I was looking for a subject, and my goal for any kind of film would be something that would have a deeper message. In general, I want to do things that are uplifting and something that might contribute to the common good.

My sister gave me this book called “Aging with Grace,” which is about Catholic sisters who are involved in an Alzheimer’s study. The book was about this study, but it also brought the sisters alive as real people. I had been educated by sisters in grammar school and high school, but I never really had thought of them as having lives apart from just being the teacher in the classroom.

I just thought [the book] was so inspirational, and I started researching the history of nuns in this country and was shocked at how much they’ve done to build this country in so many ways. I thought I’d like to do something to change the stereotype of sisters, in general and in popular culture.

I felt that their story was a model for the rest of us. It’s not just sisters that can be doing this kind of work, but they’ve found a way to really do it as a community and to support each other while they’re doing this great social justice work. I thought there were a lot of things [about the sisters] that many other people can learn from.

You had such a wide variety of individuals in this film – how did you choose whom to highlight?

Some of it was happenstance or luck as far, as my meeting certain people or living near certain people.

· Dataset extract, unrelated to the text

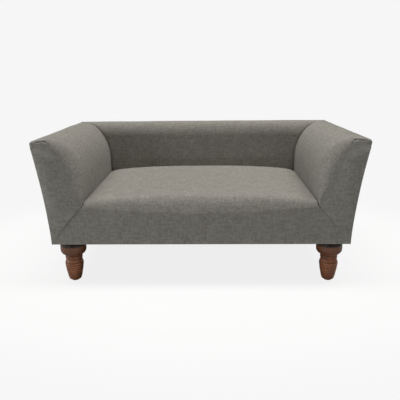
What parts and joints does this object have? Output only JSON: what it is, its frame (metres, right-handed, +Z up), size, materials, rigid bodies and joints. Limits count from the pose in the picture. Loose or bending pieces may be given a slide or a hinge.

For example, Pat and Joann, who are the main characters, live three blocks from me and we met on our parish Peace and Justice committee. And I met them at a point when they were just at the beginning of their journey.

The other people, like Nancy Sylvester, is a sister of the Monroe Immaculate Heart of Mary. When I told [a friend of mine] that I was focusing on social justice then they said, ‘well you have to talk to Nancy.’

Nancy brought together people who became advisors to me, and we had some conference calls and they helped me figure out about the scope of the film and suggested other [possible contacts].

When you’re trying to decide about the individual stories, it’s what fits in with everything else that we have, and what we have the best footage of. It’s a balancing thing – trying to have people in [the film] that are interesting in [and of] themselves and in the combination of women [in the film.]

I’ve heard comments from the nuns themselves, and from people of other faiths even, that they really see themselves in these women – they recognize them. And not just that they recognize them as Catholic sisters, but they also recognize something in [the sisters] that’s also in their own faith tradition or in their life experience. I think we found people that really serve the topic well.

You chose controversial political themes in a lot of ways (immigration reform and labor issues) – were you surprised at how involved sisters were in these issues or is this something you knew going into it?

When I first started doing research I was surprised. I was stunned really when I first heard of Theresa Kane [addressing] the Pope in 1979 [representing the Leadership Conference of Women Religious (LCWR)]. I just can’t even imagine anyone doing that today, and she did it extremely well. That was a big surprise to me, but once I started reading the books that sisters were writing in the ’70s and ’80s and still are [writing] about who they are, I knew what I was going to find.

It was a surprise to me, since I had contact with sisters since high school, but in high school I really wasn’t aware of what they were doing.

This film is coming out at a very opportune moment. Did you begin your research before the papal investigation of LCWR?

Oh no, I began it well before. I started really heavily researching and applying for funding in 2004.

That’s unbelievable – So you just came to this at the perfect moment?

Yeah, I guess it was just meant to be. But even then there was controversy and conflict with the Vatican. It’s been ongoing since the ’60s so this, I feel, is just the latest in a long unhappy chain of events where the Vatican just doesn’t seem to understand or want to support what the Catholic Sisters are doing and I think that’s a real shame.

What do you think we, as Notre Dame students, should take away from this film?

I think that Notre Dame is kind of the perfect place for Catholics to come together and be able to talk about the issues in the film. I think that Notre Dame is kind of unique … It seems to me that Notre Dame is unique in that it runs the gamut from people who are really involved in social justice and quite liberal to people who are more conservative … people who are more focused on the official doctrine of the church and more in line with the last two popes and their teachings.

I think at Notre Dame, people manage to be civil about [religious topics] and listen to each other so I would hope that the film will give students a chance to discuss some of those issues.

I think what we tried to do with the film was not say what people should think or believe, but just to give them something to think about.

“Band of Sisters” is playing Thursday, February 21 at DPAC at 7:00 p.m. Mary Fishman will be present for a Q&A session after the screening.